Here are a few ideas for good side hustle jobs:
- Freelance in your chosen career field
- Consulting work within your profession
- Flexible be-you-own-boss jobs, like working for a ride hailing company (Uber/Lyft)
- Work-from-home data entry
- Service jobs, such as waitressing or bartending
- Seasonal employment, like working as a mall Santa to boost your income for the holidays
#3: Be aware of how the economy can affect your income
Loss of income is common in a down economy. Even if you don’t lose your job, your employer may cut your hours or limit allowed overtime. If you work a job based on commission or one that relies on tips, it’s hard to keep income steady. When people don’t spend, and stop dining out, you can take a big hit.
Any loss in income should immediately lead to a reassessment if your budget. You need to cut back on your expenses as quickly as possible so you can avoid taking on debt. Another way to balance you budget is to consolidate existing debt. Many consolidation solutions decrease your monthly debt payments, sometimes by as much as 50 percent. That can go a long way to helping you overcome loss of income.
#4: Where you put income when you earn it matters
If you’re one of the estimated 106 million Americans who are “unbanked” or “underbanked” you’re probably losing money to fees. Checking cashing stores are not a smart substitute for a regular checking account. You lose money about $3-$10 out of every paycheck (or more depending on the size of your paychecks). You also often incur bill payment fees if you pay bills through money orders.
Some people assume this is more cost effective than traditional banking, because bank fees are just as bad. But if your bank fees are high, that means you have the wrong account. Look for a checking account that fits your lifestyle. If you’ve struggled with maintaining a checking account in the past, look for one that offers:
- No minimum balance requirement
- Overdraft protection
- Free online or mobile bill pay
- No monthly maintenance fees
For that last feature, you may need to meet certain requirements in order for your bank to waive those fees. Some banks will waive fees on certain accounts if you are a student. In other cases, you can avoid fees if you sign up for online banking or set up Direct Deposit.
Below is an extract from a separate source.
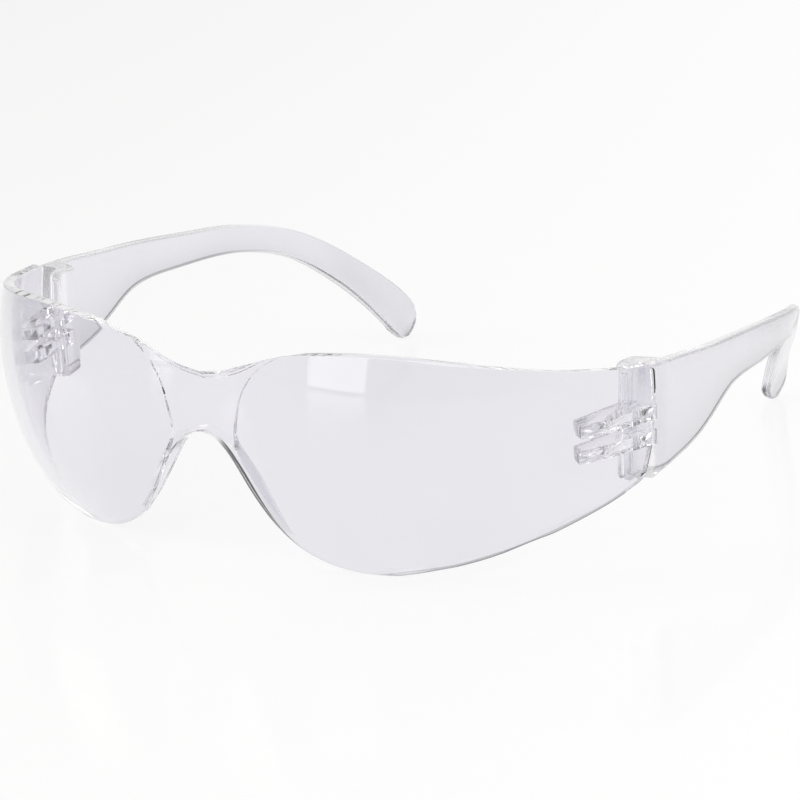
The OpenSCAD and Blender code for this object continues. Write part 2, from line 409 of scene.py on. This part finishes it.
def make_pad():
    """The thicker part behind the bridge, with a flange that tapers down each nose edge."""
    xs = np.linspace(-PAD_HALF, PAD_HALF, 121)[:, None]
    w = np.linspace(0, 1, 73)[None, :]

    def face(depth):
        z = PAD_LOW + (front_top(np.abs(xs)) - PAD_LOW) * w
        for _ in range(4):
            sunk = depth(z)
            top = front_top(np.abs(xs)) - sunk * top_slope(xs) - PAD_LEDGE
            z = PAD_LOW + (top - PAD_LOW) * w
        x = xs + 0 * z
        return np.stack([x, depth_at(x, z, sunk), z], -1)

    pad = sheet_solid("pad", face(lambda z: np.full_like(z, PAD_SINK)), face(curve(PAD_DEPTH)), RIM_R)
    step = curve(PAD_STEP)
    line = [(float(step(z)), float(z)) for z in np.linspace(PAD_STEP[0][0], PAD_STEP[-1][0], 96)]
    half = [(line[0][0], PAD_LOW / 2)] + line + [(line[-1][0] - 1, DOME_R)]
    outline = half + [(-x, z) for x, z in half[::-1]]
    combine(pad, [front_prism("pad_outline", outline, *THROUGH_Y)], "INTERSECT")
    reach = PAD_HALF + 1
    edge = [(float(x), float(front_bottom(abs(x))) + NOSE_TRIM) for x in np.linspace(-reach, reach, 141)]
    nose = [(-reach, -PAD_LOW)] + edge + [(reach, -PAD_LOW)]
    return combine(pad, [front_prism("nose", nose, *THROUGH_Y)], "DIFFERENCE")


def front_prism(name, outline, y0, y1):
    """An outline seen from the front, [x, z], extruded from y0 to y1."""
    n = len(outline)
    verts = [(x, y, z) for y in (y0, y1) for x, z in outline]
    faces = [tuple(range(n)), tuple(range(n, 2 * n))[::-1]]
    faces += [(i, (i + 1) % n, n + (i + 1) % n, n + i)[::-1] for i in range(n)]
    return mesh_object(name, verts, faces)


def make_lens(name):
    """The lens shield: pane, nose pad, and ribs with bores for the pins."""
    lens = make_pane()
    lens.name = name
    combine(lens, [make_pad()], "UNION")
    for side in (1, -1):
        combine(lens, [rib(side, z) for z in RIB_Z], "UNION")
        bore = prism("bore", circle(side * AXIS_X, AXIS_Y, PIN_R + EYE_PLAY, ROUND), *BORE_Z)
        combine(lens, [bore], "DIFFERENCE")
    return smooth(lens)


def rib(side, z):
    """One hinge rib on the inside of the lens, with the round eye for the pin."""
    ys = np.linspace(*RIB_Y, 24)
    middle = DOME_R - LENS_T / 2
    wall = [(DOME_X + math.sqrt(middle**2 - (DOME_R - y) ** 2 - (z - DOME_Z) ** 2), y) for y in ys]
    eye = circle(AXIS_X, AXIS_Y, EYE_R, 22, *EYE_ARC)
    outline = [(side * x, y) for x, y in wall + [RIB_CORNER] + eye]
    return prism("rib", outline if side > 0 else outline[::-1], z - RIB_T / 2, z + RIB_T / 2, RIB_ROUND, 2)


# ---- Temples ----

# Middle of the blade from the hinge to the tip, with its half height and its lean in degrees at each point.
PATH = [[70.4, 43.2, 25.45], [70.8, 60.5, 26.8], [70.5, 76, 29.3], [69.1, 91.5, 28.8],
        [66.1, 107.5, 27.5], [60.2, 119.8, 24], [53.2, 129.8, 16.2], [46.7, 138.2, 6.4], [45.2, 140.19, 0.3]]
HALF_H = [11.45, 9, 4.9, 3.7, 3, 3.1, 4, 4.8, 4.8]
LEAN = [0, 0, -1, -4, 8, 23, 38, 34, 34]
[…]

Research banks and other financial institutions carefully. If you don’t trust major national big banks, look for local banks or credit unions. These tend to be more focused on customer service, so you can worry less about your bank screwing over customers. Then, once you find a bank you like, understand how your checking account works and do what you need to do to minimize fees.
When used correctly, the right traditional checking account will always have lower fees than nontraditional banking through check cashing stores. If you pay too much to bank, the solution is not to stop banking. It’s to find a better bank with a checking account that fits your needs!
#5: The best income is unearned income
Earned income is what you get from your paychecks. You work, they pay you for that work. But there’s another kind of income that everyone should aim to achieve. It’s called unearned income.
The IRS defines unearned income as any money you receive from not doing actual work. It includes earned interest, dividends and yields on investments. It also includes things like gifts, prizes and inheritance. However, those are not sources of income that are in your control. What is in your control is the ability to put your money where it can work for you.
Unearned income is typically subject to different taxes. You don’t pay payroll taxes or Social Security on it. But you often face unearned income tax. When it comes to things like retirement accounts, you can pay taxes before you contribute or when you make withdrawals. It depends on which types of retirement accounts that you have.
The earlier you can start making your money work for you, the less you have to work. Even if you’re not ready to start investing, take small steps to achieve better growth. For example, check your savings account interest rate. If it’s less than 1 percent, look for a better savings accounts. You can also consider investments like Money Market Accounts and Certificates of Deposit (CDs). These tend to have better rates, too. By incrementally building your saving strategy, you can gradually increase unearned income.